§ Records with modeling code
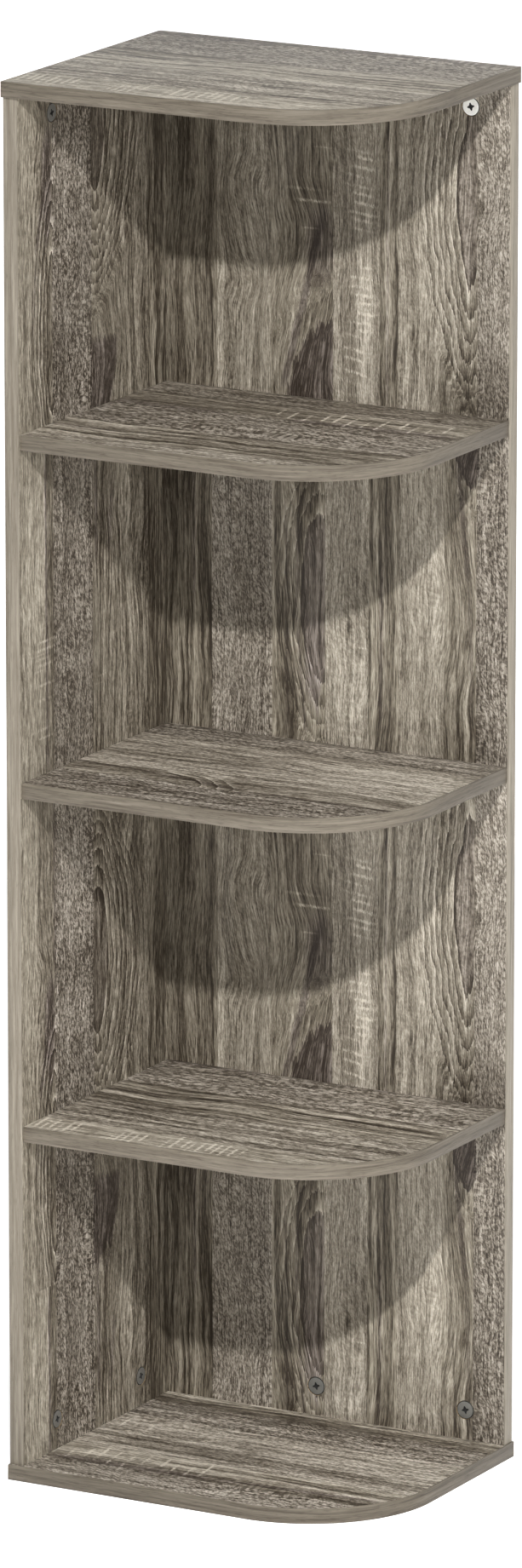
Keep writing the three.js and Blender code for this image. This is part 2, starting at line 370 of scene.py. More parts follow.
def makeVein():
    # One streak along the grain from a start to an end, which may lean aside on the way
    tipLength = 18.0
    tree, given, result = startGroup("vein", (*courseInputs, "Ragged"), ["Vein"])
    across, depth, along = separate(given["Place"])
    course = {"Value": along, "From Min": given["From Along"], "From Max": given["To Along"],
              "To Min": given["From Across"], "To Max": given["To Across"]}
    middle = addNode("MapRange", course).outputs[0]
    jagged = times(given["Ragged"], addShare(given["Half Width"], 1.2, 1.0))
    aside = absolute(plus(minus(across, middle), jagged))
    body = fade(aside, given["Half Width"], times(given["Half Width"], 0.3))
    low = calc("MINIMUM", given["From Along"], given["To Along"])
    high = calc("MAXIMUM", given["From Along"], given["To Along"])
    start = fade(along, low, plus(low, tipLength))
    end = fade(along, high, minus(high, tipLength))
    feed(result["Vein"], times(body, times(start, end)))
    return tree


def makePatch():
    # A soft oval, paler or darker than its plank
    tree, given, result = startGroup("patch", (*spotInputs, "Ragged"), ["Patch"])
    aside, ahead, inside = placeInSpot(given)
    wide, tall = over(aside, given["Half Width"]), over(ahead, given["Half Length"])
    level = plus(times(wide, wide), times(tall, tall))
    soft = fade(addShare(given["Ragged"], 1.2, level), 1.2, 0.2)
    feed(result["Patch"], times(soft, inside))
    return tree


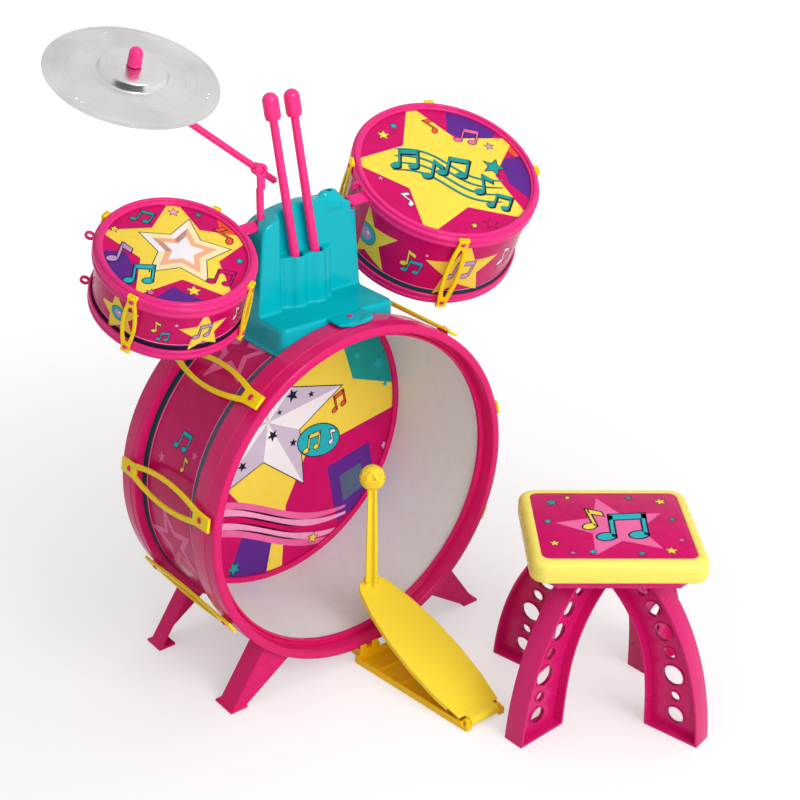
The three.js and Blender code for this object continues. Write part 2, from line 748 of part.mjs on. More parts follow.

§ What you should do
Please set down each line of the records exactly as given.

§ Solution for this exercise
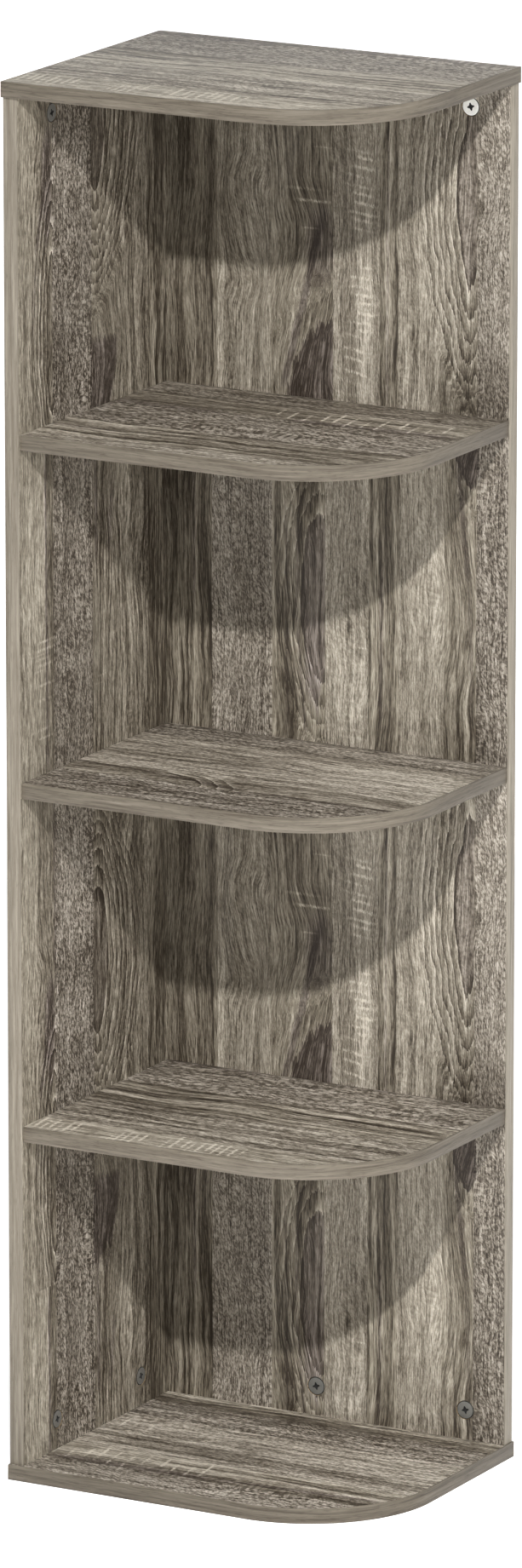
Keep writing the three.js and Blender code for this image. This is part 2, starting at line 370 of scene.py. More parts follow.
def makeVein():
    # One streak along the grain from a start to an end, which may lean aside on the way
    tipLength = 18.0
    tree, given, result = startGroup("vein", (*courseInputs, "Ragged"), ["Vein"])
    across, depth, along = separate(given["Place"])
    course = {"Value": along, "From Min": given["From Along"], "From Max": given["To Along"],
              "To Min": given["From Across"], "To Max": given["To Across"]}
    middle = addNode("MapRange", course).outputs[0]
    jagged = times(given["Ragged"], addShare(given["Half Width"], 1.2, 1.0))
    aside = absolute(plus(minus(across, middle), jagged))
    body = fade(aside, given["Half Width"], times(given["Half Width"], 0.3))
    low = calc("MINIMUM", given["From Along"], given["To Along"])
    high = calc("MAXIMUM", given["From Along"], given["To Along"])
    start = fade(along, low, plus(low, tipLength))
    end = fade(along, high, minus(high, tipLength))
    feed(result["Vein"], times(body, times(start, end)))
    return tree


def makePatch():
    # A soft oval, paler or darker than its plank
    tree, given, result = startGroup("patch", (*spotInputs, "Ragged"), ["Patch"])
    aside, ahead, inside = placeInSpot(given)
    wide, tall = over(aside, given["Half Width"]), over(ahead, given["Half Length"])
    level = plus(times(wide, wide), times(tall, tall))
    soft = fade(addShare(given["Ragged"], 1.2, level), 1.2, 0.2)
    feed(result["Patch"], times(soft, inside))
    return tree


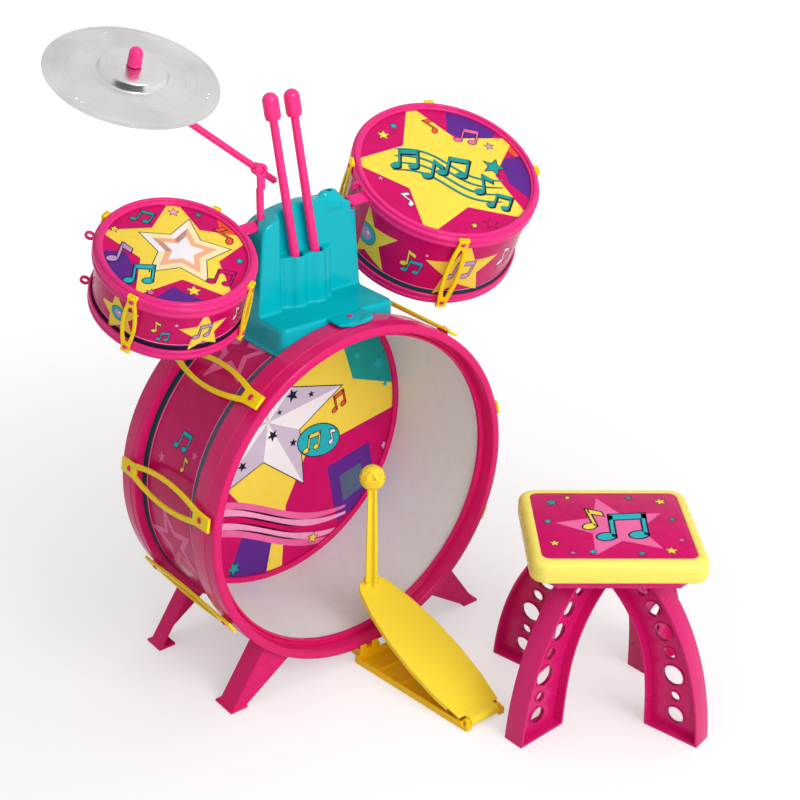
The three.js and Blender code for this object continues. Write part 2, from line 748 of part.mjs on. More parts follow.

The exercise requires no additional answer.